Exercise description: Please give the data below again in full, exactly as it stands.

>>>

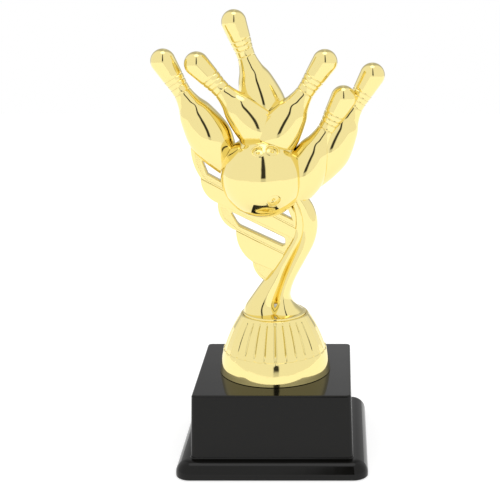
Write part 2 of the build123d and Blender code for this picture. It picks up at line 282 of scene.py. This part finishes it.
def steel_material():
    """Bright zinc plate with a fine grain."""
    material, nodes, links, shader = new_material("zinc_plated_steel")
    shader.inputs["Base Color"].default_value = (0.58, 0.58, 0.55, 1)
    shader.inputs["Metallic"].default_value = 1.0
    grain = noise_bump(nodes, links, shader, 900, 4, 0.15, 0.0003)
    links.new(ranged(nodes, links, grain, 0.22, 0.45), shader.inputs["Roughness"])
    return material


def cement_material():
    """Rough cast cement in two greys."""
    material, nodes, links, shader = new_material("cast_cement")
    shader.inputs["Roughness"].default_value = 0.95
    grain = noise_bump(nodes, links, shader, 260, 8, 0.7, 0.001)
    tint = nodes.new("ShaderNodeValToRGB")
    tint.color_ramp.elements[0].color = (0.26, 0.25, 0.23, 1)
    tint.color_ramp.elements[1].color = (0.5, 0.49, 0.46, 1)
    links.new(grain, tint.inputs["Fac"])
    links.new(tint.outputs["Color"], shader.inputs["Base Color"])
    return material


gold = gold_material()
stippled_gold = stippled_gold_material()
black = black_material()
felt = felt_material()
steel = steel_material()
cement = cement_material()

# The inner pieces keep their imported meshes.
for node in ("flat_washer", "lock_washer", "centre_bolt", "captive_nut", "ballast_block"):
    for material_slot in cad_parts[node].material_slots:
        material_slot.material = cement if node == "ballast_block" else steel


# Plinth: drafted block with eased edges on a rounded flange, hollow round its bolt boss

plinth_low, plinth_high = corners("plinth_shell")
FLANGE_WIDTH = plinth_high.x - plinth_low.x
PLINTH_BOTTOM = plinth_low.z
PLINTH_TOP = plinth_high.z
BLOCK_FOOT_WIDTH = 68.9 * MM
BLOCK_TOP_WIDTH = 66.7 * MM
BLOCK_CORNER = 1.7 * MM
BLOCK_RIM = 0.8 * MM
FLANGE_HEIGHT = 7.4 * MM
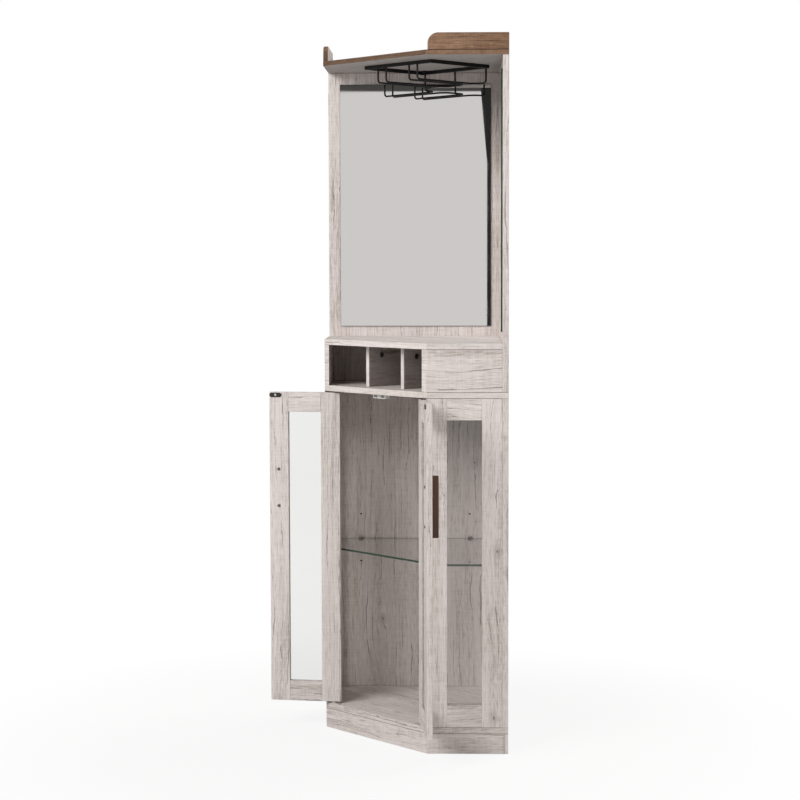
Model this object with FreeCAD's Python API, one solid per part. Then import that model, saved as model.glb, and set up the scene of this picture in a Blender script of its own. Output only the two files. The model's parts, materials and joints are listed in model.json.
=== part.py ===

<<<

Reply:
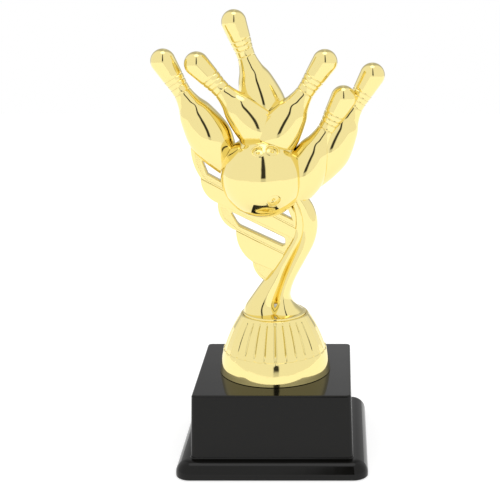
Write part 2 of the build123d and Blender code for this picture. It picks up at line 282 of scene.py. This part finishes it.
def steel_material():
    """Bright zinc plate with a fine grain."""
    material, nodes, links, shader = new_material("zinc_plated_steel")
    shader.inputs["Base Color"].default_value = (0.58, 0.58, 0.55, 1)
    shader.inputs["Metallic"].default_value = 1.0
    grain = noise_bump(nodes, links, shader, 900, 4, 0.15, 0.0003)
    links.new(ranged(nodes, links, grain, 0.22, 0.45), shader.inputs["Roughness"])
    return material


def cement_material():
    """Rough cast cement in two greys."""
    material, nodes, links, shader = new_material("cast_cement")
    shader.inputs["Roughness"].default_value = 0.95
    grain = noise_bump(nodes, links, shader, 260, 8, 0.7, 0.001)
    tint = nodes.new("ShaderNodeValToRGB")
    tint.color_ramp.elements[0].color = (0.26, 0.25, 0.23, 1)
    tint.color_ramp.elements[1].color = (0.5, 0.49, 0.46, 1)
    links.new(grain, tint.inputs["Fac"])
    links.new(tint.outputs["Color"], shader.inputs["Base Color"])
    return material


gold = gold_material()
stippled_gold = stippled_gold_material()
black = black_material()
felt = felt_material()
steel = steel_material()
cement = cement_material()

# The inner pieces keep their imported meshes.
for node in ("flat_washer", "lock_washer", "centre_bolt", "captive_nut", "ballast_block"):
    for material_slot in cad_parts[node].material_slots:
        material_slot.material = cement if node == "ballast_block" else steel


# Plinth: drafted block with eased edges on a rounded flange, hollow round its bolt boss

plinth_low, plinth_high = corners("plinth_shell")
FLANGE_WIDTH = plinth_high.x - plinth_low.x
PLINTH_BOTTOM = plinth_low.z
PLINTH_TOP = plinth_high.z
BLOCK_FOOT_WIDTH = 68.9 * MM
BLOCK_TOP_WIDTH = 66.7 * MM
BLOCK_CORNER = 1.7 * MM
BLOCK_RIM = 0.8 * MM
FLANGE_HEIGHT = 7.4 * MM
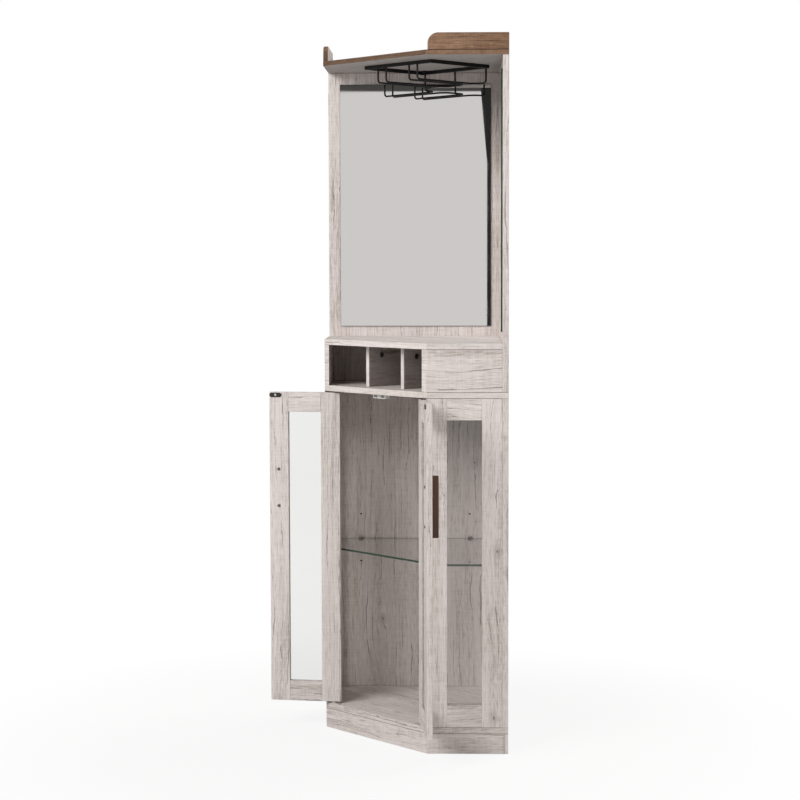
Model this object with FreeCAD's Python API, one solid per part. Then import that model, saved as model.glb, and set up the scene of this picture in a Blender script of its own. Output only the two files. The model's parts, materials and joints are listed in model.json.
=== part.py ===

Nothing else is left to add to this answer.